Supervised algorithms

In addition to the rest of algorithms included in the comparative, we include some supervised algorithms (either classification approaches or learning to rank algorithms). All these methods receive, as input, two sets of feature vectors: a set of feature vectors for training the machine learning approaches, and a set of feature vectors to compute the definitive scores. We provide information on how to find such feature vectors in SEE HOW TO REFER TO THIS.

We add the following algorithms:

LambdaMART

LambdaMART represents a learning to rank algorithm based on gradient boosted regression trees, with a great success on information retrieval.

Reference: Y. Ganjisaffar, R. Caruana, C. Lopes. Bagging Gradient-Boosted Trees for High Precision, Low Variance Ranking Models. 34th Annual International ACM SIGIR conference on Research and development in Information Retrieval (SIGIR 2011), 85-94 (2011).

Parameters

  • train: the file containing the training vectors for the training set.

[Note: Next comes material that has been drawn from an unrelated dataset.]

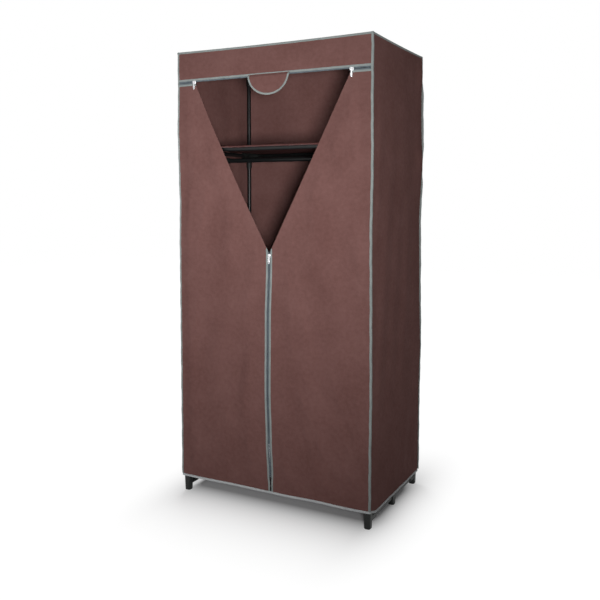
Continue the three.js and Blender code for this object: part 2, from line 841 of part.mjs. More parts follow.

  • valid: the file containing the validation vectors for training the algorithm.

  • test : the file containing the definitive feature vectors.

  • config : route of the configuration file for the JForests LambdaMART (see https://github.com/yasserg/jforests)

  • tmp: route to a temporary folder.

Configuration file

The non-personalized PageRank version is selected as:

LambdaMART:
  train:
    type: string
    values: [file1,...,fileN]
  valid:
    type: string
    values: [file1,...,fileN]
  test:
    type: string
    values: [file1,...,fileN]
  config:
    type: string
    values: [file1,...,fileN]
  tmp:
    type: string
    values: [dir1,...,dirN]

Weka classifiers

As classifiers, we have integrated in our code the use of classifiers from Weka. We can only access some of them in the original program, but all of them can be used if the MachineLearningWekaRecommender is used from code.

Reference: E. Frank, M. A. Hall, and I. H. Witten. The WEKA Workbench. Online Appendix for “Data Mining: Practical Machine Learning Tools and Techniques”, 4th edition (2016).

Parameters

  • train: the file containing the training vectors for the training set.

  • test : the file containing the definitive feature vectors.

  • classifier : classifier configurations.

Classifiers

From the recommendation program, we allow the use of three different classifiers: logistic regression, naive Bayes, and random forests. The first two do not have any additional parameters. The random forests adds the number of decision stumps.

Configuration file

We configure these approaches as:

Weka:
  train:
    type: string
    values: [file1,...,fileN]
  test:
    type: string
    values: [file1,...,fileN]
  classifier:
    type: object
    objects:
      logistic:
      naive-bayes:
      random-forest:
        iterations:
          type: int
          values: [5,10,15,20,25]